INFORMATION SUPPLIED:
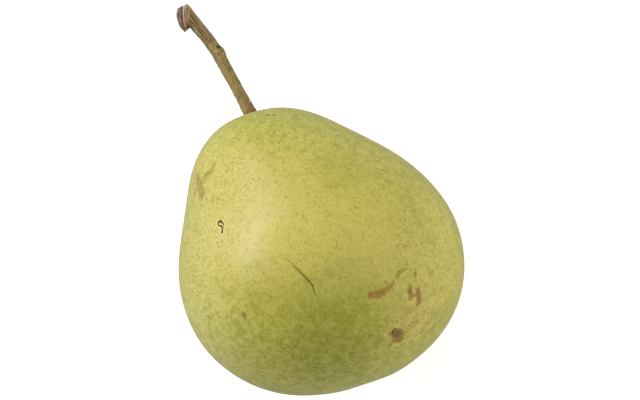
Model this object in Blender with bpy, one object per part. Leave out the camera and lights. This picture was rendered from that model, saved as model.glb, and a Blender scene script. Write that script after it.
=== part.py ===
"""A fresh pear lying on its side: the fruit, its stem, and the dried calyx in the basin at its other end.

Units are metres and +Z is up. Z = 0 is the surface that the pear rests on, and the origin is the middle
of the small flat spot that it rests on. The calyx end points along +X and the stem along -X.

The fruit is first shaped in its own body frame, centred in the belly: X runs from the stem to the calyx,
Y to the side, and Z up. It is then pitched, so that the stem end lifts a little, and let down onto its
flat spot.
"""

import math

import bmesh
import bpy
import numpy as np
from mathutils import Matrix, Vector

MM = 0.001

# Fruit. Its outline, seen from above, is given by the skin's distance from the body's centre, in mm, at even
# steps of angle from the calyx pole to the stem pole: once along the +Y side with both poles, and once along
# the -Y side between the poles.
RADII_PLUS_Y = (36.4, 37.3, 38.5, 39.1, 38.6, 37.4, 35.7, 34.8, 35.8, 39.8, 43.5)
RADII_MINUS_Y = (36.5, 37.8, 38.9, 39.4, 39.1, 38.3, 38.0, 41.1, 44.4)
FULLER_UNDERNEATH = 2.5 * MM  # on the lower side the neck is fuller and the calyx end leaner by up to this
PITCH = math.radians(7)  # the stem end lifts by this angle
FLAT_DEPTH = 0.8 * MM  # how much the belly is pressed flat where it rests
SEGMENTS = 64
RINGS = 44

# Calyx basin: the hollow with the old flower in it. A place on the skin is given by how far it lies
# (sideways, upwards) from the pole, in degrees.
BASIN_TOWARDS = (-8, -15)
BASIN_DEPTH = 4.5 * MM
BASIN_WIDTH = math.radians(10.5)
LOBE_HEIGHT = 0.2 * MM  # the faint swellings round the basin
LOBE_COUNT = 5
LOBE_ANGLE = math.radians(15)

# Stem cavity: the shallow dip that the stem grows out of.
CAVITY_TOWARDS = (-3.5, -3)
CAVITY_DEPTH = 2 * MM
CAVITY_WIDTH = math.radians(6.5)

# Stem: places along its middle in the body frame, each (distance past the body's centre, sideways, up) and
# the thickness there, in mm. The first place is just clear of the bottom of the stem cavity.
STEM_PATH = (
    ((42.5, -2.0, -2.3), 3.7),
    ((44.2, -2.1, -2.3), 3.7),
    ((48.5, -2.5, -2.6), 3.1),
    ((54.0, -3.1, -2.8), 2.9),
    ((59.5, -3.6, -2.9), 3.0),
    ((62.0, -3.8, -2.8), 3.6),
    ((65.0, -4.6, -2.7), 3.3),
    ((68.5, -5.6, -2.5), 3.5),
    ((71.9, -6.8, -2.2), 4.2),
    ((73.8, -8.4, -1.8), 5.8),
    ((74.3, -10.4, -1.5), 6.0),
)

# Sepals: five dried blades standing round the tuft, and leaning outwards.
SEPAL_COUNT = 5
SEPAL_LENGTH = 4.2 * MM
SEPAL_WIDTH = 2.0 * MM
SEPAL_THICKNESS = 0.6 * MM
SEPAL_RING = 2.0 * MM  # distance of a sepal's foot from the middle of the basin
SEPAL_LEAN = math.radians(24)
SEPAL_CURL = 1.1 * MM  # how far a tip bends back outwards
SEPAL_LIFT = 0.45 * MM  # a sepal's foot is raised by this much, so that its outer edge clears the basin

# Tuft of dried stamens.
TUFT_WIDTH = 2.2 * MM
TUFT_HEIGHT = 2.6 * MM
TUFT_RIBS = 7
TUFT_LIFT = 0.45 * MM  # as for the sepals: the basin's floor curves up under the tuft's edge

SKIN_GREEN = (0.49, 0.46, 0.085)
STEM_BROWN = (0.19, 0.135, 0.05)
SEPAL_BROWN = (0.075, 0.05, 0.03)
TUFT_BROWN = (0.05, 0.033, 0.02)


def clear_scene():
    for obj in list(bpy.data.objects):
        bpy.data.objects.remove(obj, do_unlink=True)


def make_material(name, colour, roughness):
    material = bpy.data.materials.new(name)
    material.use_nodes = True
    shader = material.node_tree.nodes["Principled BSDF"]
    shader.inputs["Base Color"].default_value = (*colour, 1)
    shader.inputs["Roughness"].default_value = roughness
    shader.inputs["Metallic"].default_value = 0
    material.diffuse_color = (*colour, 1)
    return material


def add_mesh_object(name, shape, collection, material):
    """Turns a bmesh into an object of this collection, shaded smooth."""
    mesh = bpy.data.meshes.new(name)
    shape.to_mesh(mesh)
    shape.free()
    mesh.shade_smooth()
    mesh.materials.append(material)
    obj = bpy.data.objects.new(name, mesh)
    collection.objects.link(obj)
    return obj


def direction_from_pole(towards, end):
    """The unit direction leaning from a pole: end is 1 for the calyx and -1 for the stem."""
    sideways, upwards = (math.tan(math.radians(angle)) for angle in towards)
    return np.array(Vector((end, sideways, upwards)).normalized())


def angles_from(directions, centre):
    return np.arccos(np.clip(directions @ centre, -1, 1))


def outline_radius(angle):
    """The smooth closed curve through the outline's radii, as the sum of cosines and sines that passes
    through all of them. The angle is 0 at the calyx pole and grows towards +Y."""
    stations = np.array(RADII_PLUS_Y + RADII_MINUS_Y[::-1]) * MM
    count = len(stations)
    waves = np.fft.rfft(stations) / count
    total = np.full(angle.shape, waves[0].real)
    for order, wave in enumerate(waves[1:], 1):
        share = 1 if 2 * order == count else 2
        total += share * (wave.real * np.cos(order * angle) - wave.imag * np.sin(order * angle))
    return total


def skin_radius(directions):
    """Distance from the body's centre to the skin, for an array of unit directions in the body frame."""
    from_calyx = angles_from(directions, np.array((1, 0, 0)))
    around = np.arctan2(directions[:, 1], directions[:, 2])  # 0 on top, a right angle at +Y
    plus_y = (1 + np.sin(around)) / 2
    radius = plus_y * outline_radius(from_calyx) + (1 - plus_y) * outline_radius(-from_calyx)

    below = np.clip(-np.cos(around), 0, 1) * np.sin(from_calyx)
    radius -= FULLER_UNDERNEATH * below**2 * directions[:, 0]

    basin = direction_from_pole(BASIN_TOWARDS, 1)
    from_basin = angles_from(directions, basin)
    radius -= BASIN_DEPTH * np.exp(-((from_basin / BASIN_WIDTH) ** 2))
    across = np.cross(basin, (0, 0, 1))
    turn = np.arctan2(directions @ np.cross(basin, across), directions @ across)
    ring = (from_basin / LOBE_ANGLE) ** 2
    radius += LOBE_HEIGHT * np.cos(LOBE_COUNT * turn) * ring * np.exp(1 - ring)

    from_cavity = angles_from(directions, direction_from_pole(CAVITY_TOWARDS, -1))
    radius -= CAVITY_DEPTH * np.exp(-((from_cavity / CAVITY_WIDTH) ** 2))
    return radius


def point_over_skin(direction, lift=0.0):
    return Vector(direction * (skin_radius(direction[None])[0] + lift))


def make_fruit(collection):
    """A sphere whose points are moved out or in to the skin, then pitched and pressed flat where it rests.
    Returns the fruit, and the matrix that takes the body frame to the pear's own frame."""
    shape = bmesh.new()
    bmesh.ops.create_uvsphere(shape, u_segments=SEGMENTS, v_segments=RINGS, radius=1)
    bmesh.ops.rotate(shape, verts=shape.verts, matrix=Matrix.Rotation(math.radians(90), 3, "Y"))
    directions = np.array([vert.co.normalized() for vert in shape.verts])
    for vert, direction, radius in zip(shape.verts, directions, skin_radius(directions)):
        vert.co = Vector(direction * radius)

    pitch = Matrix.Rotation(PITCH, 4, "Y")
    bmesh.ops.transform(shape, matrix=pitch, verts=shape.verts)
    rest_height = min(vert.co.z for vert in shape.verts) + FLAT_DEPTH
    cut = bmesh.ops.bisect_plane(
        shape,
        geom=shape.verts[:] + shape.edges[:] + shape.faces[:],
        dist=1e-6,
        plane_co=(0, 0, rest_height),
        plane_no=(0, 0, -1),
        clear_outer=True,
    )
    rim = [item for item in cut["geom_cut"] if isinstance(item, bmesh.types.BMEdge)]
    bmesh.ops.holes_fill(shape, edges=rim)
    rim_points = [vert.co.copy() for vert in {vert for edge in rim for vert in edge.verts}]
    middle = sum(rim_points, Vector()) / len(rim_points)
    to_ground = Matrix.Translation((-middle.x, -middle.y, -rest_height))
    bmesh.ops.transform(shape, matrix=to_ground, verts=shape.verts)
    for vert in shape.verts:
        if abs(vert.co.z) < 1e-6:
            vert.co.z = 0
    bmesh.ops.recalc_face_normals(shape, faces=shape.faces)
    fruit = add_mesh_object("fruit", shape, collection, make_material("pear_skin", SKIN_GREEN, 0.45))
    fruit.data.set_sharp_from_angle(angle=math.radians(40))
    return fruit, to_ground @ pitch


def make_stem(collection, body_to_pear):
    """A round bar along the stem's path, thicker at its foot, at the node and at its flared end."""
    curve = bpy.data.curves.new("stem", "CURVE")
    curve.dimensions = "3D"
    curve.bevel_depth = 0.5 * MM
    curve.bevel_resolution = 3
    curve.resolution_u = 5
    curve.use_fill_caps = True
    spline = curve.splines.new("BEZIER")
    spline.bezier_points.add(len(STEM_PATH) - 1)
    for point, ((out, side, up), thickness) in zip(spline.bezier_points, STEM_PATH):
        point.co = body_to_pear @ Vector((-out * MM, side * MM, up * MM))
        point.radius = thickness
        point.handle_left_type = "AUTO"
        point.handle_right_type = "AUTO"
    curve.materials.append(make_material("stem_wood", STEM_BROWN, 0.6))
    stem = bpy.data.objects.new("stem", curve)
    collection.objects.link(stem)
    return stem


def basin_frame():
    """The matrix in the body frame with its origin on the basin's floor and +Z pointing out of the basin."""
    outward = direction_from_pole(BASIN_TOWARDS, 1)
    turn = Vector((0, 0, 1)).rotation_difference(Vector(outward)).to_matrix().to_4x4()
    return Matrix.Translation(point_over_skin(outward)) @ turn


def make_sepal(number, collection, material, body_to_pear):
    """A sphere drawn out into a thin blade, broad at its foot and pointed at its tip, and bent back."""
    shape = bmesh.new()
    bmesh.ops.create_uvsphere(shape, u_segments=16, v_segments=12, radius=0.5)
    for vert in shape.verts:
        along = vert.co.z + 0.5  # 0 at the foot, 1 at the tip
        breadth = SEPAL_WIDTH * (1.25 - 0.75 * along)
        vert.co.x = vert.co.x * SEPAL_THICKNESS + SEPAL_CURL * along**3
        vert.co.y *= breadth
        vert.co.z = SEPAL_LENGTH * along
    basin = basin_frame()
    turn = Matrix.Rotation(math.tau * number / SEPAL_COUNT, 4, "Z")
    over_foot = (basin @ turn @ Vector((SEPAL_RING, 0, 0))).normalized()
    foot = Matrix.Translation(point_over_skin(np.array(over_foot), SEPAL_LIFT))
    upright = basin.to_3x3().to_4x4() @ turn @ Matrix.Rotation(SEPAL_LEAN, 4, "Y")
    bmesh.ops.transform(shape, matrix=body_to_pear @ foot @ upright, verts=shape.verts)
    return add_mesh_object(f"sepal_{number + 1}", shape, collection, material)


def make_tuft(collection, body_to_pear):
    """A ribbed cone of dried stamens that stands on the basin's floor."""
    shape = bmesh.new()
    bmesh.ops.create_uvsphere(shape, u_segments=28, v_segments=12, radius=0.5)
    for vert in shape.verts:
        along = vert.co.z + 0.5
        turn = math.atan2(vert.co.y, vert.co.x)
        spread = TUFT_WIDTH * (1 + 0.12 * math.cos(TUFT_RIBS * turn)) * (1.1 - 0.5 * along)
        vert.co.x *= spread
        vert.co.y *= spread
        vert.co.z = TUFT_HEIGHT * along
    place = body_to_pear @ basin_frame() @ Matrix.Translation((0, 0, TUFT_LIFT))
    bmesh.ops.transform(shape, matrix=place, verts=shape.verts)
    return add_mesh_object("calyx_tuft", shape, collection, make_material("dried_tuft", TUFT_BROWN, 0.85))


def build_pear():
    clear_scene()
    pear = bpy.data.collections.new("pear")
    bpy.context.scene.collection.children.link(pear)
    fruit, body_to_pear = make_fruit(pear)
    make_stem(pear, body_to_pear)
    dried = make_material("dried_sepal", SEPAL_BROWN, 0.8)
    for number in range(SEPAL_COUNT):
        make_sepal(number, pear, dried, body_to_pear)
    make_tuft(pear, body_to_pear)


build_pear()
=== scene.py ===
import math

import bpy
import numpy as np
from mathutils import Matrix, Vector


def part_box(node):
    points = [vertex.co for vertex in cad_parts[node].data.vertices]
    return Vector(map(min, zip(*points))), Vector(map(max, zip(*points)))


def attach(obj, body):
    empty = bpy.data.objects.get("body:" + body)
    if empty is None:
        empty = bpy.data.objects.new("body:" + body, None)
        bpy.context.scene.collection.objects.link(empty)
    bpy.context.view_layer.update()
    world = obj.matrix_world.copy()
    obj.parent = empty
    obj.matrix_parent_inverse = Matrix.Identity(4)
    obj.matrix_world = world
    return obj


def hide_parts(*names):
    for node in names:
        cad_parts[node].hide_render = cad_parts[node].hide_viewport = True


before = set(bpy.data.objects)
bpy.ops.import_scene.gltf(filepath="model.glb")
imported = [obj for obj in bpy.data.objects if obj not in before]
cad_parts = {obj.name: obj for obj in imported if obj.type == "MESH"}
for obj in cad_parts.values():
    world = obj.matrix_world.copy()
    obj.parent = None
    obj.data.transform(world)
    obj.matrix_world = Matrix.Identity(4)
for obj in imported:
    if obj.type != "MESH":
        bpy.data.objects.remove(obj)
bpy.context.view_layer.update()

# A fresh pear lying on its side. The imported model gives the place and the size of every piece. Here each
# piece gets its fine surface and its finish. Lengths are in metres, and those of the body frame are in mm
# from the belly's centre: x from the stem to the calyx, y to the side, z up, before the fruit is pitched.
mm = 0.001
scene = bpy.context.scene


def linear(red, green, blue):
    # A colour as seen on a screen, 0 to 255, made into the linear values that shaders take.
    seen = np.array((red, green, blue)) / 255
    return (*np.where(seen < 0.04045, seen / 12.92, ((seen + 0.055) / 1.055) ** 2.4), 1.0)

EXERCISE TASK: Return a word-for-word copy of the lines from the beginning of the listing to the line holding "of the small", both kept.

ANSWER TO THIS EXERCISE:
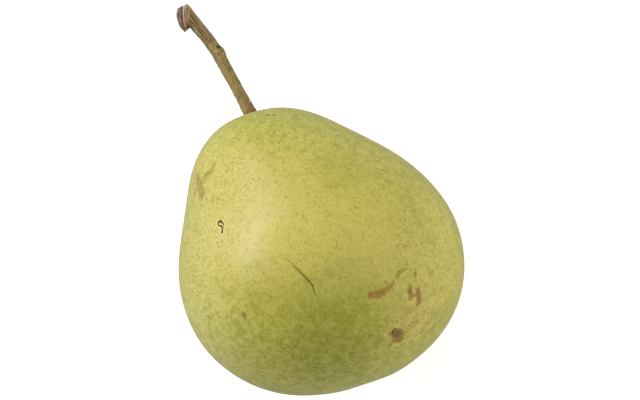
Model this object in Blender with bpy, one object per part. Leave out the camera and lights. This picture was rendered from that model, saved as model.glb, and a Blender scene script. Write that script after it.
=== part.py ===
"""A fresh pear lying on its side: the fruit, its stem, and the dried calyx in the basin at its other end.

Units are metres and +Z is up. Z = 0 is the surface that the pear rests on, and the origin is the middle
of the small flat spot that it rests on. The calyx end points along +X and the stem along -X.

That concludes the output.